七尾旅人 『Long Voyage』 SPACE SHOWER(2022)

 大量にできた曲のなかから、そのように訴えかけてきた曲だけを残して作ったのが、3年9か月ぶりとなる新作『Long Voyage』。結果的に2枚組17曲入りの大作となったが、聴けばそこまで重量級という印象はなく、濃密ではあるけれども、ある種の抜け感があって親しみやすい。初のバンド・レコーディング・アルバムであることによる音の一貫性と、そのメンバー、及びゲスト・ミュージシャンたちとの親密なやりとりを旅人自身が楽しんでいることが大きく影響しているのだ。

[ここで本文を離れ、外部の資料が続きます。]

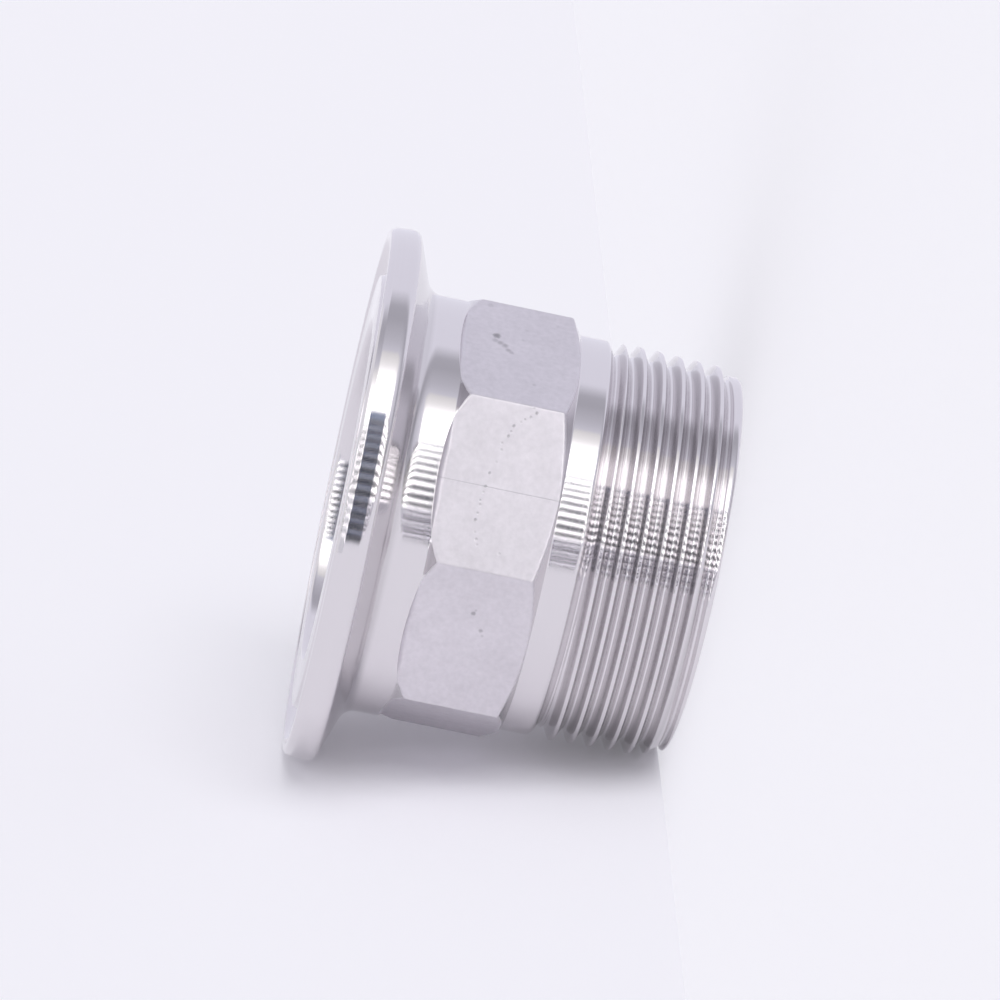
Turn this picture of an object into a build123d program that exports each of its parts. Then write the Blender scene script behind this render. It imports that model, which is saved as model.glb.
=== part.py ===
from build123d import *
from math import acos, atan, cos, degrees, radians, sin, sqrt, tan
import os

# Sanitary clamp adapter with a male taper pipe thread: one casting, turned at both ends.
# Z runs along the bore. The threaded end stands on Z = 0 and the sealing face of the flange is on top.
# Lengths are in millimetres and angles in degrees.

# Clamp flange
flange_diameter = 64.0
flange_rim_width = 3.5
flange_back_angle = 20.0
flange_front_edge = 0.5
flange_back_edge = 0.3

# Gasket groove in the sealing face, set in from the rim. Its section is an arc, drawn as chords
groove_inset = 3.85
groove_radius = 2.4
groove_depth = 1.6
groove_facets = 6

# Turned neck between the flange and the octagon, outside the bore by its wall.
# The round at its flange end is drawn as chords too
neck_length = 4.57
neck_wall = 4.8
neck_round = 2.1
neck_round_facets = 4

# Cast octagon that takes the wrench. Its flats stand out from the collar by their margin,
# and each runs on into the neck and ends there in an arched step. The blank trims its corners
octagon_sides = 8
octagon_length = 13.75
octagon_turn = -13.4
octagon_top_chamfer = 1.5
octagon_bottom_chamfer = 1.4
octagon_corner_trim = 0.05
flat_margin = 0.25
flat_overrun = 0.6
flat_arch_radius = 40.0
flat_step_chamfer = 0.5

# Turned collar between the octagon and the thread, higher than the crests at the small end
collar_length = 4.5
collar_step = 0.35

# Taper thread, right-handed, 11 threads an inch, 55 degrees, on a taper of 1 in 16
thread_diameter = 46.9
thread_length = 15.15
thread_pitch = 2.309
thread_angle = 55.0
thread_taper = 1 / 16
thread_crest_flat = 0.385
thread_root_flat = 0.32
runout_angle = 278.0
runout_depth = 0.08

# Plain nose that leads into the thread, lower than the crests
nose_length = 1.5
nose_step = 0.85
nose_chamfer = 0.5

# Bore, which leaves this wall under the crests at the small end
bore_wall = 3.2
bore_edge = 0.5

# How far a cutter passes the surface that it cuts
clearance = 0.2

# Radii
crest_end_radius = thread_diameter / 2
bore_radius = crest_end_radius - bore_wall
nose_radius = crest_end_radius - nose_step
collar_radius = crest_end_radius + collar_step
neck_radius = bore_radius + neck_wall
flange_radius = flange_diameter / 2
groove_centre_radius = flange_radius - groove_inset

# Heights above the threaded end
octagon_base = thread_length + collar_length
octagon_top = octagon_base + octagon_length
neck_top = octagon_top + neck_length
flange_back = neck_top + (flange_radius - neck_radius) * tan(radians(flange_back_angle))
overall_length = flange_back + flange_rim_width

# Octagon: distance of its flats and corners from the axis, and the slopes of its two chamfers
flat_distance = collar_radius + flat_margin
half_sector = 180 / octagon_sides
corner_radius = flat_distance / cos(radians(half_sector))
blank_radius = corner_radius - octagon_corner_trim
top_slope = octagon_top_chamfer / (corner_radius - neck_radius)
bottom_slope = octagon_bottom_chamfer / (corner_radius - collar_radius)

# Thread: its radius grows with height, and its groove is a V with a narrow flat at the root
half_taper = thread_taper / 2
flank = tan(radians(thread_angle / 2))
thread_depth = (thread_pitch - thread_crest_flat - thread_root_flat) / 2 / flank


def crest_radius(height):
    """Radius over the thread crests at a height above the threaded end."""
    return crest_end_radius + half_taper * height


def thread_section(height, depth):
    """Corners of the thread groove at a height, from just outside the crests to the root and back."""
    outer = crest_radius(height) + clearance
    root = crest_radius(height) - depth
    half_root = thread_root_flat / 2
    half_mouth = half_root + (outer - root) * flank
    return [
        (outer, height - half_mouth),
        (root, height - half_root),
        (root, height + half_root),
        (outer, height + half_mouth),
    ]


def arc_points(centre, radius, start, end, facets):
    """Points along an arc from a start angle to an end angle, one more than its facets."""
    angles = [radians(start + (end - start) * step / facets) for step in range(facets + 1)]
    return [(centre[0] + radius * cos(angle), centre[1] + radius * sin(angle)) for angle in angles]


# Cone at 45 degrees from the nose up to the thread taper
lead_top = nose_length + (crest_radius(nose_length) - nose_radius) / (1 - half_taper)

# Round between the neck and the back of the flange, and the arc of the gasket groove
neck_round_drop = neck_round * tan(radians((90 - flange_back_angle) / 2))
neck_round_centre = (neck_radius + neck_round, neck_top - neck_round_drop)
neck_round_points = arc_points(neck_round_centre, neck_round, 180, 90 + flange_back_angle, neck_round_facets)
groove_centre = (groove_centre_radius, overall_length + groove_radius - groove_depth)
groove_half_angle = degrees(acos((groove_radius - groove_depth) / groove_radius))
groove_points = arc_points(
    groove_centre, groove_radius, groove_half_angle - 90, -groove_half_angle - 90, groove_facets
)

# Outline of the turned blank as radius and height, once round its closed section
blank_outline = [
    (bore_radius + bore_edge, 0),
    (nose_radius - nose_chamfer, 0),
    (nose_radius, nose_chamfer),
    (nose_radius, nose_length),
    (crest_radius(lead_top), lead_top),
    (crest_radius(thread_length), thread_length),
    (collar_radius, thread_length),
    (collar_radius, octagon_base),
    (blank_radius, octagon_base + bottom_slope * (blank_radius - collar_radius)),
    (blank_radius, octagon_top - top_slope * (blank_radius - neck_radius)),
    (neck_radius, octagon_top),
    *neck_round_points,
    (flange_radius - flange_back_edge, flange_back - flange_back_edge * tan(radians(flange_back_angle))),
    (flange_radius, flange_back + flange_back_edge),
    (flange_radius, overall_length - flange_front_edge),
    (flange_radius - flange_front_edge, overall_length),
    *groove_points,
    (bore_radius + bore_edge, overall_length),
    (bore_radius, overall_length - bore_edge),
    (bore_radius, bore_edge),
]

# Cutter for one flat: it lies outside the flat on the +X side, and its top is the arched step
cutter_half_width = flat_distance * tan(radians(half_sector)) + clearance
cutter_top = octagon_top + flat_overrun
cutter_shoulder = cutter_top - flat_arch_radius + sqrt(flat_arch_radius**2 - cutter_half_width**2)
cutter_base = octagon_base - clearance
with BuildPart() as flat_cutter:
    with BuildSketch(Plane(origin=(flat_distance, 0, 0), x_dir=(0, 1, 0), z_dir=(1, 0, 0))):
        with BuildLine():
            ThreePointArc(
                (-cutter_half_width, cutter_shoulder), (0, cutter_top), (cutter_half_width, cutter_shoulder)
            )
            Polyline(
                (cutter_half_width, cutter_shoulder),
                (cutter_half_width, cutter_base),
                (-cutter_half_width, cutter_base),
                (-cutter_half_width, cutter_shoulder),
            )
        make_face()
    extrude(amount=blank_radius - flat_distance + clearance)
    step_edge = flat_cutter.faces().sort_by(Axis.X)[0].edges().sort_by(Axis.Z)[-1]
    chamfer(step_edge, flat_step_chamfer)

# Cutters for the thread groove, one for each turn, from below the nose up to the run-out groove
thread_cutters = []
thread_start = -thread_pitch
thread_turn = runout_angle - 360 * (thread_length - thread_start) / thread_pitch
turn_base = thread_start
while turn_base < thread_length:
    turn_height = min(thread_pitch, thread_length - turn_base)
    with BuildPart() as turn_cutter:
        with BuildLine() as groove_path:
            Helix(
                pitch=thread_pitch,
                height=turn_height,
                radius=crest_radius(turn_base),
                center=(0, 0, turn_base),
                cone_angle=degrees(atan(half_taper)),
            )
        with BuildSketch(Plane.XZ):
            with BuildLine():
                Polyline(*thread_section(turn_base, thread_depth), close=True)
            make_face()
        sweep(path=groove_path.line, is_frenet=True)
    thread_cutters.append(turn_cutter.part)
    turn_base += turn_height

with BuildPart() as adapter_body:
    # Turned blank with its bore
    with BuildSketch(Plane.XZ):
        with BuildLine():
            Polyline(*blank_outline, close=True)
        make_face()
    revolve(axis=Axis.Z)

    # Flats of the octagon
    with PolarLocations(0, octagon_sides, start_angle=octagon_turn + half_sector):
        add(flat_cutter.part, mode=Mode.SUBTRACT)

    # Thread, and the plain groove in which it runs out below the collar
    for turn in thread_cutters:
        add(turn, rotation=(0, 0, thread_turn), mode=Mode.SUBTRACT)
    with BuildSketch(Plane.XZ):
        with BuildLine():
            Polyline(*thread_section(thread_length, thread_depth + runout_depth), close=True)
        make_face()
    revolve(axis=Axis.Z, mode=Mode.SUBTRACT)

os.makedirs("parts", exist_ok=True)
adapter_body.part.label = "adapter_body"
export_step(adapter_body.part, "parts/adapter_body.step")
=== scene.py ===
"""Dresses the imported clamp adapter: its turned and cast steel surface, the lamps, the floor and the camera.

Lengths in the outline functions are in millimetres, as on a turner's drawing, and become metres in the mesh.
"""

import bmesh
import bpy
import numpy as np
from bpy.props import FloatProperty, FloatVectorProperty, IntProperty, PointerProperty
from bpy.types import Operator, Panel, PropertyGroup
from mathutils import Matrix, Vector


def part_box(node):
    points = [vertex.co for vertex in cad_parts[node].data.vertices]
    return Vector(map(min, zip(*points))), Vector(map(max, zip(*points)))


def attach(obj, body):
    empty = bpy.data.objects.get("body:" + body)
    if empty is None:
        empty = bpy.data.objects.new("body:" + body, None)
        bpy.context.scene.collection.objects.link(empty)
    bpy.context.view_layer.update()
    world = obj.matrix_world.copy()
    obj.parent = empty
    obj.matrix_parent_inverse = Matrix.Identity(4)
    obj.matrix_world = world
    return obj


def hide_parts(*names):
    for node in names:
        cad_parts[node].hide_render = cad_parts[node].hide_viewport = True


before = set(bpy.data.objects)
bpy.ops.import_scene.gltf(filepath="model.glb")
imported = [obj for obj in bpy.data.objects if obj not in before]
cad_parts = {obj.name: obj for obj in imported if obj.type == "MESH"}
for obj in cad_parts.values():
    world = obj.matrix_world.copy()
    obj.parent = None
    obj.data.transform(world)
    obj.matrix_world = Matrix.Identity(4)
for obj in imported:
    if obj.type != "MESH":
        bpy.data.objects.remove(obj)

bl_info = {
    "name": "Clamp adapter look",
    "version": (1, 0, 0),
    "blender": (4, 5, 0),
    "location": "3D View > Sidebar > Adapter",
    "description": "Builds the visible surface, finish and studio of a threaded clamp adapter",
    "category": "Object",
}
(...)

 「レコーディングはこれまでで一番楽しかったですね。いままでは家で下手な打ち込みを何か月もやって、部分的に仲間の手を借りたり生音に差し替えたりという作り方でしたが、今回はとにかく生音で全体を録ろうと決め、バンドものに関しては打ち込みデモをメンバーに渡してからリハスタで2日ほどバンド・アレンジに翻訳し直して、3日目にベーシックを録ってしまうというやり方をした。これは驚異的に早いなと思いました。昔からルー・リードやジョニ・ミッチェルみたいな、バンド・サウンドと共に年輪を重ねていくアーティストに内心の憧れがありましたし、この先の創作がますます楽しみになりました」。

 こうも続ける。

 「僕は、音楽には無限の可能性があると信じていて、映画とか文学作品に負けないくらい射程の広い巨大なものを音楽で作れると、十代の頃からずっとそう思っているんです。だから2枚組のセカンド・アルバム『ヘヴンリィ・パンク:アダージョヘ』(2002年)や3枚組規模だった『911FANTASIA』(2007年)、『兵士A』(2016年)など、その都度冒険をしてきましたが、若さもあって、作品の大きさに振りまわれてしまうこともありました。毎回、生活が半壊するほどボロボロになってしまって。今回はやっと理想的にコントロールできたというか、何種類かの楽器で全体の曲想を完結させるというバンド録音の魅力がわかったので、意図的に抑制をきかせながら、リスナーが聴きやすい流れとサイズ感に収められました。これまで以上に大きなテーマを、より洗練させた形で音楽作品に落とし込めたということ、それから多様でマジカルな響きをバンド形態でも鳴らすことができたということ。それを初めて両立できたという意味でも、このアルバムは自分にとっての宝物だし、集大成だし、新しい門出だなと。レコーディングが終わってマスターが完成したとき、ここまで活動してきてよかったなって、初めてそう思いましたね」。

 ロング・ヴォヤージュ。長い航海。それは七尾旅人という音楽表現者にとってのこれまでとここからを意味する言葉であると同時に、変動・流動していく世界、その歴史の連なりを意味する言葉でもあり、そこに飲み込まれ、追い詰められ、もがきながらも生きようとする人々の人生や命の輝きを表わした言葉でもある。旅人の視線には厳しさと優しさがあり、悲嘆もあるが救いや希望もある。壮大な曲があれば、軽やかで可愛らしいポップソングもある。それらが散らばって点在するのではなく、曲と曲とが呼び合い、繋がり合って、まるでひとつの世界、ひとつの生命体のようにそこにある(いる)といった印象を受ける。

 「アルバムの2曲目“crossing”の歌詞に、横浜ベイブリッジの上から停泊中のダイヤモンドプリンセス号を見るシーンがあるんですが、その後もコロンブスが乗った植民地時代の船だったり、奴隷船だったり、ウクライナ侵攻の軍事作戦で動く船だったり、うちの近所の東京湾フェリーだったり、イカダだったり、いろんな船が登場します。そして様々な人たちの哀しみや喜びがパッケージされている。航海というメタファーで、世界のこと、それから日本のことや、僕自身がこの数年間で触れた大切なものを描いています」。